To me, the basic tenets of Christianity are to tend to the needs of your neighbors and keep your soul in shape for the time you meet God. Should tending to your neighbors extend globally? I don't know. It seems the proverb teaching a man to fish....would be the logic behind missionary work. If they fail to accept the Christian precepts, ideals or whatever label you put on them then the onus falls on them. Spoon feed them or give them a rod and reel.

In the end, it is Christianity that keeps the western societal fabric together.

Tom

Profitsbeard said...

Jesus:

"Let he who is without sin cast the first stone."

Mohammad:

"Strike at their necks!"

Next question.

The Buddha, Lao Tzu, Sappho, Socrates, Mencius, Patanjali, Jacob Boehme, and more recent freethinkers like David Hume and Mary Wollstonecraft, all bring brilliance to the defense of our liberty.

Islam is the end of it.

Christianity believes in the individual conscience.

Islam, in submission to the hive mind.

Only the suicidally naive and unhistorical can compare the two belief systems and not find Islam utterly wanting.

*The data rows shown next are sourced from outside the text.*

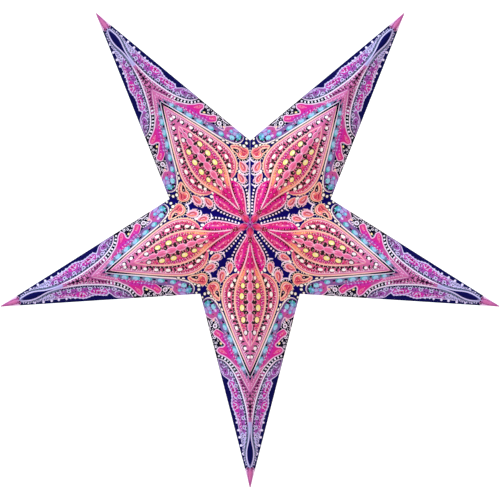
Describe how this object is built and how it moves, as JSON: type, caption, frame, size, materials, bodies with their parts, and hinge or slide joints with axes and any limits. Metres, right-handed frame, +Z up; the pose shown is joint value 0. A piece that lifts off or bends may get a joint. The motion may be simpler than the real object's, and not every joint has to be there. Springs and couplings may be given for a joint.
{
  "type": "paper star lantern",
  "caption": "Hanging star lantern of folded printed card, hollow for a lamp, that opens at its top seam and folds flat like a fan.",
  "frame": {"origin": "middle of the opened star, where the lamp hangs", "axes": "+X to the right, +Y to the back, +Z up; two points up and one down"},
  "size_m": [0.5986, 0.179, 0.5693],
  "materials": {
    "printed_card": "matt printed",
    "plain_card": "matt",
    "hook_tape": "woven hooks",
    "loop_tape": "soft loops",
    "eyelet_metal": "bright"
  },
  "bodies": {
    "upper_left_back_a": {"back_hook_dots": "hook_tape", "back_seam_flap_left": "printed_card", "hanging_eyelet_left": "eyelet_metal", "upper_left_back_panel_a": "printed_card"},
    "upper_right_back_b": {"back_loop_dots": "loop_tape", "back_seam_flap_right": "printed_card", "hanging_eyelet_right": "eyelet_metal", "upper_right_back_panel_b": "printed_card", "upper_right_closing_lap": "plain_card"},
    "front_seam_flap_left": {"front_hook_dots": "hook_tape", "front_seam_flap_left": "printed_card"},
    "front_seam_flap_right": {"front_loop_dots": "loop_tape", "front_seam_flap_right": "printed_card"},
    "left_back_a": {"left_back_joining_lap": "plain_card", "left_back_panel_a": "printed_card"},
    "left_back_b": {"left_back_panel_b": "printed_card", "left_closing_lap": "plain_card"},
    "left_front_a": {"left_front_joining_lap": "plain_card", "left_front_panel_a": "printed_card"},
    "left_front_b": {"left_front_panel_b": "printed_card"},
    "lower_back_a": {"lower_back_joining_lap": "plain_card", "lower_back_panel_a": "printed_card"},
    "lower_back_b": {"lower_back_panel_b": "printed_card", "lower_closing_lap": "plain_card"},
    "lower_front_a": {"lower_front_joining_lap": "plain_card", "lower_front_panel_a": "printed_card"},
    "lower_front_b": {"lower_front_panel_b": "printed_card"},
    "right_back_a": {"right_back_joining_lap": "plain_card", "right_back_panel_a": "printed_card"},
    "right_back_b": {"right_back_panel_b": "printed_card", "right_closing_lap": "plain_card"},
    "right_front_a": {"right_front_joining_lap": "plain_card", "right_front_panel_a": "printed_card"},
    "right_front_b": {"right_front_panel_b": "printed_card"},
    "upper_left_back_b": {"upper_left_back_panel_b": "printed_card", "upper_left_closing_lap": "plain_card"},
    "upper_left_front_a": {"upper_left_front_panel_a": "printed_card"},
    "upper_left_front_b": {"upper_left_front_panel_b": "printed_card"},
    "upper_right_back_a": {"upper_right_back_joining_lap": "plain_card", "upper_right_back_panel_a": "printed_card"},
    "upper_right_front_a": {"upper_right_front_joining_lap": "plain_card", "upper_right_front_panel_a": "printed_card"},
    "upper_right_front_b": {"upper_right_front_panel_b": "printed_card"}
  },
  "joints": [
    {"name": "upper_left_outline_fold_a", "type": "hinge", "parent": "upper_left_back_a", "child": "upper_left_front_a", "pos_m": [-0.09258, 0, 0.17802], "axis": [-0.7696, 0, 0.6386], "range_deg": [0, 79.24]},
    {"name": "upper_left_outline_fold_b", "type": "hinge", "parent": "upper_left_front_b", "child": "upper_left_back_b", "pos_m": [-0.1407, 0, 0.14306], "axis": [-0.3695, 0, 0.9292], "range_deg": [0, 79.74]},
    {"name": "upper_left_ridge_fold", "type": "hinge", "parent": "upper_left_front_a", "child": "upper_left_front_b", "pos_m": [-0.09258, -0.045, 0.12742], "axis": [0.5652, -0.2747, -0.7779], "range_deg": [0, 82.77]},
    {"name": "upper_left_to_left_valley_fold", "type": "hinge", "parent": "upper_left_front_b", "child": "left_front_a", "pos_m": [-0.04852, -0.04547, 0.01577], "axis": [-0.7107, 0.6645, 0.2309], "range_deg": [0, 117.75]},
    {"name": "left_outline_fold_a", "type": "hinge", "parent": "left_front_a", "child": "left_back_a", "pos_m": [-0.19791, 0, -0.03303], "axis": [0.8451, 0, 0.5346], "range_deg": [0, 79.74]},
    {"name": "left_outline_fold_b", "type": "hinge", "parent": "left_front_b", "child": "left_back_b", "pos_m": [-0.17953, 0, -0.08961], "axis": [-0.9979, 0, -0.0643], "range_deg": [0, 79.74]},
    {"name": "left_ridge_fold", "type": "hinge", "parent": "left_front_a", "child": "left_front_b", "pos_m": [-0.14979, -0.045, -0.04867], "axis": [0.9145, -0.2747, 0.2971], "range_deg": [0, 82.77]},
    {"name": "left_to_lower_valley_fold", "type": "hinge", "parent": "left_front_b", "child": "lower_front_a", "pos_m": [-0.02999, -0.04547, -0.04127], "axis": [-0.4392, 0.6645, -0.6045], "range_deg": [0, 117.75]},
    {"name": "lower_outline_fold_a", "type": "hinge", "parent": "lower_front_a", "child": "lower_back_a", "pos_m": [-0.02974, 0, -0.19844], "axis": [-0.2472, 0, 0.969], "range_deg": [0, 79.74]},
    {"name": "lower_outline_fold_b", "type": "hinge", "parent": "lower_front_b", "child": "lower_back_b", "pos_m": [0.02974, 0, -0.19844], "axis": [-0.2472, 0, -0.969], "range_deg": [0, 79.74]},
    {"name": "lower_ridge_fold", "type": "hinge", "parent": "lower_front_a", "child": "lower_front_b", "pos_m": [0, -0.045, -0.1575], "axis": [0, -0.2747, 0.9615], "range_deg": [0, 82.77]},
    {"name": "lower_to_right_valley_fold", "type": "hinge", "parent": "lower_front_b", "child": "right_front_a", "pos_m": [0.02999, -0.04547, -0.04127], "axis": [0.4392, 0.6645, -0.6045], "range_deg": [0, 117.75]},
    {"name": "right_outline_fold_a", "type": "hinge", "parent": "right_front_a", "child": "right_back_a", "pos_m": [0.17953, 0, -0.08961], "axis": [-0.9979, 0, 0.0643], "range_deg": [0, 79.74]},
    {"name": "right_outline_fold_b", "type": "hinge", "parent": "right_front_b", "child": "right_back_b", "pos_m": [0.19791, 0, -0.03303], "axis": [0.8451, 0, -0.5346], "range_deg": [0, 79.74]},
    {"name": "right_ridge_fold", "type": "hinge", "parent": "right_front_a", "child": "right_front_b", "pos_m": [0.14979, -0.045, -0.04867], "axis": [-0.9145, -0.2747, 0.2971], "range_deg": [0, 82.77]},
    {"name": "right_to_upper_right_valley_fold", "type": "hinge", "parent": "right_front_b", "child": "upper_right_front_a", "pos_m": [0.04852, -0.04547, 0.01577], "axis": [0.7107, 0.6645, 0.2309], "range_deg": [0, 117.75]},
    {"name": "upper_right_outline_fold_a", "type": "hinge", "parent": "upper_right_front_a", "child": "upper_right_back_a", "pos_m": [0.1407, 0, 0.14306], "axis": [-0.3695, 0, -0.9292], "range_deg": [0, 79.74]},
    {"name": "upper_right_outline_fold_b", "type": "hinge", "parent": "upper_right_front_b", "child": "upper_right_back_b", "pos_m": [0.09258, 0, 0.17802], "axis": [0.7696, 0, 0.6386], "range_deg": [0, 79.74]},
    {"name": "upper_right_ridge_fold", "type": "hinge", "parent": "upper_right_front_a", "child": "upper_right_front_b", "pos_m": [0.09258, -0.045, 0.12742], "axis": [-0.5652, -0.2747, -0.7779], "range_deg": [0, 82.77]},
    {"name": "front_seam_flap_left_fold", "type": "hinge", "parent": "upper_left_front_a", "child": "front_seam_flap_left", "pos_m": [-0.00064, -0.04544, 0.05099], "axis": [0, -0.6645, -0.7472], "range_deg": [0, 58.5]},
    {"name": "front_seam_flap_right_fold", "type": "hinge", "parent": "upper_right_front_b", "child": "front_seam_flap_right", "pos_m": [0.00064, -0.04544, 0.05099], "axis": [0, 0.6645, 0.7472], "range_deg": [0, 58.5]}
  ],
  "couplings": [
    {"joint": "upper_left_outline_fold_b", "follows": "upper_left_outline_fold_a", "ratio": 1},
    {"joint": "upper_left_ridge_fold", "follows": "upper_left_outline_fold_a", "ratio": 1.0382},
    {"joint": "upper_left_to_left_valley_fold", "follows": "upper_left_outline_fold_a", "ratio": 1.4797},
    {"joint": "left_outline_fold_a", "follows": "upper_left_outline_fold_a", "ratio": 1},
    {"joint": "left_outline_fold_b", "follows": "upper_left_outline_fold_a", "ratio": 1},
    {"joint": "left_ridge_fold", "follows": "upper_left_outline_fold_a", "ratio": 1.0382},
    {"joint": "left_to_lower_valley_fold", "follows": "upper_left_outline_fold_a", "ratio": 1.4797},
    {"joint": "lower_outline_fold_a", "follows": "upper_left_outline_fold_a", "ratio": 1},
    {"joint": "lower_outline_fold_b", "follows": "upper_left_outline_fold_a", "ratio": 1},
    {"joint": "lower_ridge_fold", "follows": "upper_left_outline_fold_a", "ratio": 1.0382},
    {"joint": "lower_to_right_valley_fold", "follows": "upper_left_outline_fold_a", "ratio": 1.4797},
    {"joint": "right_outline_fold_a", "follows": "upper_left_outline_fold_a", "ratio": 1},
    {"joint": "right_outline_fold_b", "follows": "upper_left_outline_fold_a", "ratio": 1},
    {"joint": "right_ridge_fold", "follows": "upper_left_outline_fold_a", "ratio": 1.0382},
    {"joint": "right_to_upper_right_valley_fold", "follows": "upper_left_outline_fold_a", "ratio": 1.4797},
    {"joint": "upper_right_outline_fold_a", "follows": "upper_left_outline_fold_a", "ratio": 1},
    {"joint": "upper_right_outline_fold_b", "follows": "upper_left_outline_fold_a", "ratio": 1},
    {"joint": "upper_right_ridge_fold", "follows": "upper_left_outline_fold_a", "ratio": 1.0382},
    {"joint": "front_seam_flap_left_fold", "follows": "upper_left_outline_fold_a", "ratio": 0.73195},
    {"joint": "front_seam_flap_right_fold", "follows": "upper_left_outline_fold_a", "ratio": 0.73195}
  ]
}
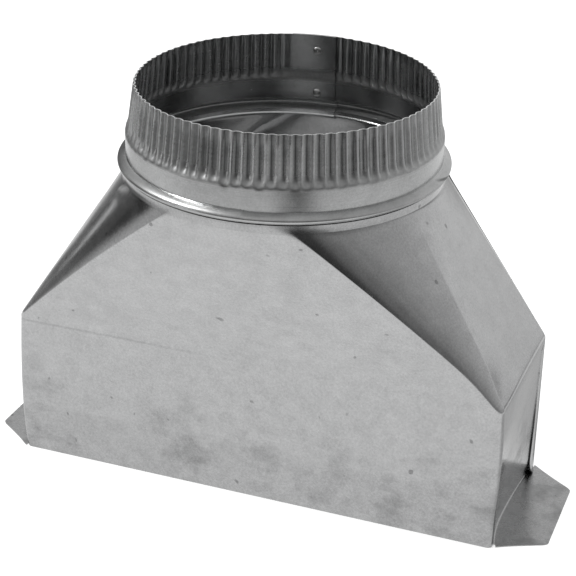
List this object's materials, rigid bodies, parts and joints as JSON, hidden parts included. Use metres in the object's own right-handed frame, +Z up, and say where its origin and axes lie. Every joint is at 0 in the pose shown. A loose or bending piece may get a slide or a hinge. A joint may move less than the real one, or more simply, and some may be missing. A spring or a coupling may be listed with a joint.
{
  "type": "duct transition",
  "caption": "Galvanised sheet-metal duct transition: a rectangular throat with nailing flanges runs up through a tapered body into a round crimped collar with a bead.",
  "frame": {"origin": "centre of the rectangular mouth, on the plane of the undersides of the flanges", "axes": "+Z runs up the collar's axis, +X along the long side of the mouth, +Y across the mouth"},
  "size_m": [0.301, 0.1614, 0.2077],
  "materials": {
    "shell_sheet": "galvanised sheet, dull grey with a fine spangle, smudges and fold marks",
    "collar_sheet": "galvanised strip, slightly brighter along the bead and the crimps",
    "rivet_metal": "plain bright rivets, slightly dulled"
  },
  "bodies": {
    "root": {"front_shell": "shell_sheet", "back_shell": "shell_sheet", "collar": "collar_sheet", "collar_rivets": "rivet_metal"}
  },
  "joints": []
}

Prince of Peace versus Pedophile Warlord?

How is this even supposed to be a serious choice?

Are people pithed?

turn said...

"Prince of Peace versus Pedophile Warlord?

How is this even supposed to be a serious choice?

Are people pithed?"

Brainwashed.

I'm mighty pithed off.

Cathy said...

Jesus never taught the Apostles to lobby the Pharisees or the Romans for welfare programs, universal health care or pork barrel policies on behalf of the poor--in fact, the opposite. He told his Apostles, "Feed them yourselves."

In my mind, that really is the nut of it. How Christianity has twisted itself into believing that state governments should shoulder these tasks "in the Christian tradition" is what had led us down this road.

Camoes en Aguere. said...

The problem is Council Vatican II, an i could say even more the problem is Nostra Aetate and Pacem in Terris, even if all encyclical of Juan XXIII is no more than a bunch of infinite Kindcrap, the surrendering of Church to the post- modern relativistic culture.

I cannot agree with the words of Fjordman where he says that Catholic church has been stripped of its pagan base, as the whole structure of the Church its a pagan cage where the indoeuropean cultures keep the God of the East, with all its Saints, Virgins, Clerical Hierarchy even the Trinity seems to be an adaptation of the TriFunctional systems of Indoeuropean religions the Dumezil studied about, a "new" Odin, Thor, Freijye or Jupiter, Mars an Quirinus.

Maybe a brutal decosntruction of Vatican II, retaking latin as liturgical language anywhere (if u try to reconstruct the identity of west, give them things to be linked) forgeting about ecumenalism and "kindoverall" crap.And over all being the guide when the crisis arrives (and it will)might be a way for the Church and the Christians to make alive again the spirit of a not castrated apostle wich its the patron Saint of Spain (my country, so excuse my English):

Santiago the Moorishkiller (yes it is hes name). Church must have its place in the West War , it will be forced to do so.

PD. Last interviews of the secretary of the Pope , he talks so clear about Eurabia, Islamization of Europe,and not allowing it so, have faith, we shall overcome.